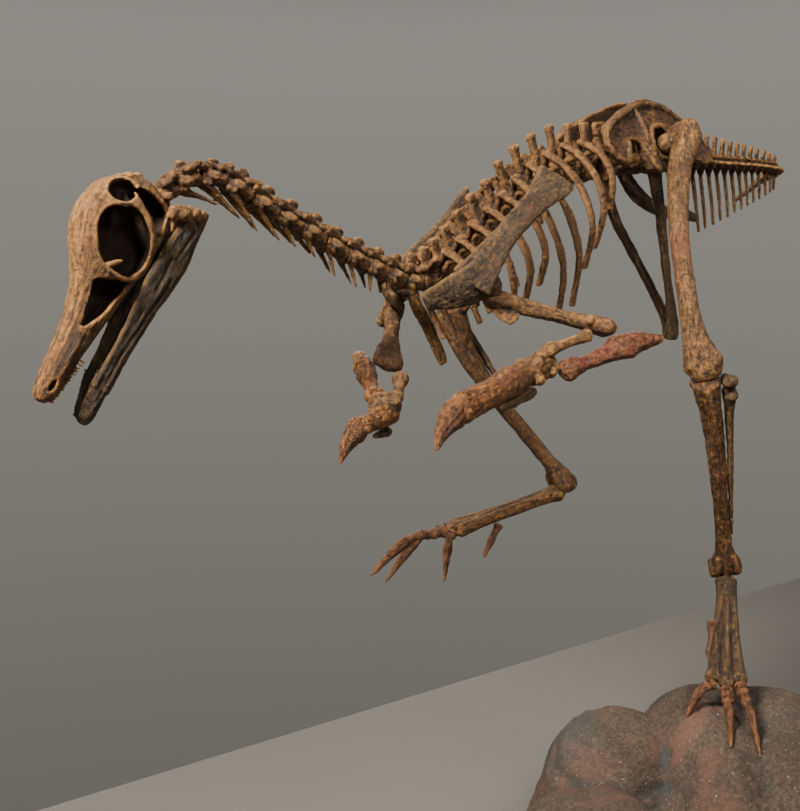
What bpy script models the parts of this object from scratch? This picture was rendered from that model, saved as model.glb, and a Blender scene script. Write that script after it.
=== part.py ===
"""Mounted skeleton of the small dinosaur Mononykus olecranus on a boulder, at life size.

Units are metres, +Z is up. The animal looks along -X and its left side is -Y; its midline
plane is Y = 0. The origin is on the flat underside of the boulder, straight below the hips.
Run with: blender --background --python part.py
"""
import math

import bmesh
import bpy
from mathutils import Matrix, Vector, noise
from mathutils.bvhtree import BVHTree

MM = 0.001
GAP = 0.0003
MERGE = 0.0001
FLAT_ANGLE = math.radians(1.0)
LEFT = -1
RIGHT = 1
LATERAL = Vector((0.0, 1.0, 0.0))
UP = Vector((0.0, 0.0, 1.0))

# Joint centres of the pose, in millimetres.
HIP_X, HIP_HALF_WIDTH, HIP_Z = -4.0, 23.0, 466.0
KNEE = {LEFT: (-24.0, -64.3, 335.5), RIGHT: (-104.5, 58.0, 374.5)}
ANKLE = {LEFT: (26.5, -51.3, 212.0), RIGHT: (-43.5, 14.5, 263.0)}
FOOT = {LEFT: (-14.9, -76.6, 160.5), RIGHT: (-105.5, 50.0, 241.5)}
SHIN_BOW = {LEFT: (1.5, -1.0, 0.0), RIGHT: (-5.0, 4.5, -2.0)}
FEMUR_BOW = {LEFT: (-10.4, 4.2, 0.0), RIGHT: (-1.4, -1.0, 2.6)}
SHOULDER = {LEFT: (-161.0, -31.0, 374.0), RIGHT: (-166.2, 35.2, 372.5)}
ELBOW = {LEFT: (-117.0, -64.9, 360.5), RIGHT: (-196.3, 6.8, 343.5)}
WRIST = {LEFT: (-157.6, -55.4, 341.6), RIGHT: (-214.7, -15.8, 320.5)}
KNUCKLE = {LEFT: (-213.6, -56.2, 324.8), RIGHT: (-237.0, -18.3, 316.8)}
CLAW_TIP = {LEFT: (-228.0, -58.5, 309.2), RIGHT: (-248.8, -19.1, 301.4)}
OLECRANON = {LEFT: (-93.6, -80.4, 355.2), RIGHT: (-191.9, 34.4, 346.7)}
ULNA_END = {LEFT: (-144.6, -60.8, 340.3), RIGHT: (-215.2, -4.9, 328.2)}
RADIUS_TOP = {LEFT: (-131.4, -64.7, 357.0), RIGHT: (-199.7, -5.8, 336.4)}
RADIUS_END = {LEFT: (-153.2, -56.8, 349.5), RIGHT: (-210.9, -14.8, 328.0)}
RIGHT_WRIST_BLOCK = (-217.0, -13.6, 324.8)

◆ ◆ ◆

OBJECTIVE =
Output the lines above verbatim and in full.

FULL ANSWER =
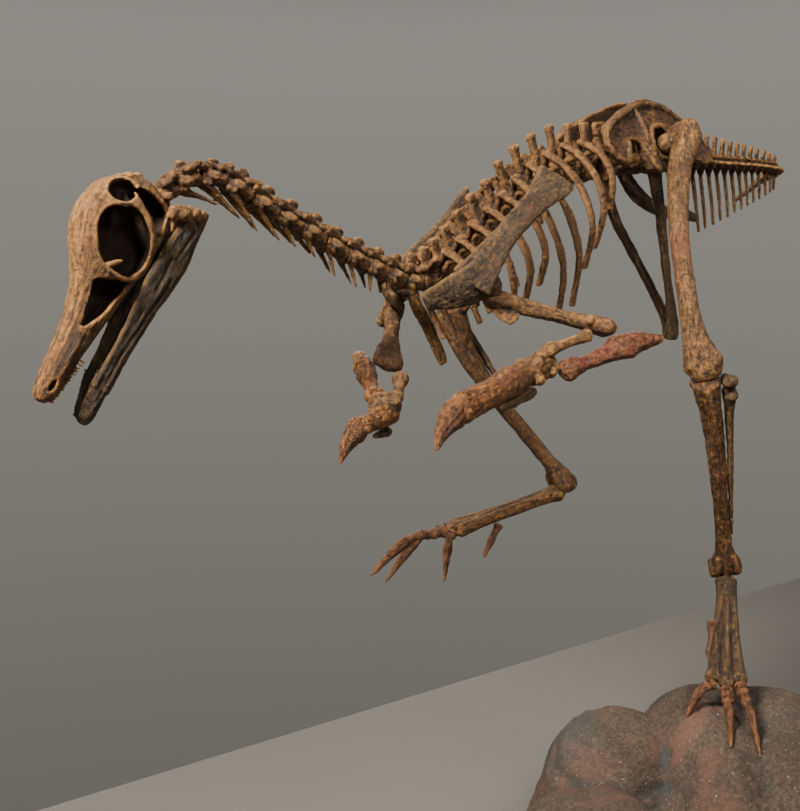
What bpy script models the parts of this object from scratch? This picture was rendered from that model, saved as model.glb, and a Blender scene script. Write that script after it.
=== part.py ===
"""Mounted skeleton of the small dinosaur Mononykus olecranus on a boulder, at life size.

Units are metres, +Z is up. The animal looks along -X and its left side is -Y; its midline
plane is Y = 0. The origin is on the flat underside of the boulder, straight below the hips.
Run with: blender --background --python part.py
"""
import math

import bmesh
import bpy
from mathutils import Matrix, Vector, noise
from mathutils.bvhtree import BVHTree

MM = 0.001
GAP = 0.0003
MERGE = 0.0001
FLAT_ANGLE = math.radians(1.0)
LEFT = -1
RIGHT = 1
LATERAL = Vector((0.0, 1.0, 0.0))
UP = Vector((0.0, 0.0, 1.0))

# Joint centres of the pose, in millimetres.
HIP_X, HIP_HALF_WIDTH, HIP_Z = -4.0, 23.0, 466.0
KNEE = {LEFT: (-24.0, -64.3, 335.5), RIGHT: (-104.5, 58.0, 374.5)}
ANKLE = {LEFT: (26.5, -51.3, 212.0), RIGHT: (-43.5, 14.5, 263.0)}
FOOT = {LEFT: (-14.9, -76.6, 160.5), RIGHT: (-105.5, 50.0, 241.5)}
SHIN_BOW = {LEFT: (1.5, -1.0, 0.0), RIGHT: (-5.0, 4.5, -2.0)}
FEMUR_BOW = {LEFT: (-10.4, 4.2, 0.0), RIGHT: (-1.4, -1.0, 2.6)}
SHOULDER = {LEFT: (-161.0, -31.0, 374.0), RIGHT: (-166.2, 35.2, 372.5)}
ELBOW = {LEFT: (-117.0, -64.9, 360.5), RIGHT: (-196.3, 6.8, 343.5)}
WRIST = {LEFT: (-157.6, -55.4, 341.6), RIGHT: (-214.7, -15.8, 320.5)}
KNUCKLE = {LEFT: (-213.6, -56.2, 324.8), RIGHT: (-237.0, -18.3, 316.8)}
CLAW_TIP = {LEFT: (-228.0, -58.5, 309.2), RIGHT: (-248.8, -19.1, 301.4)}
OLECRANON = {LEFT: (-93.6, -80.4, 355.2), RIGHT: (-191.9, 34.4, 346.7)}
ULNA_END = {LEFT: (-144.6, -60.8, 340.3), RIGHT: (-215.2, -4.9, 328.2)}
RADIUS_TOP = {LEFT: (-131.4, -64.7, 357.0), RIGHT: (-199.7, -5.8, 336.4)}
RADIUS_END = {LEFT: (-153.2, -56.8, 349.5), RIGHT: (-210.9, -14.8, 328.0)}
RIGHT_WRIST_BLOCK = (-217.0, -13.6, 324.8)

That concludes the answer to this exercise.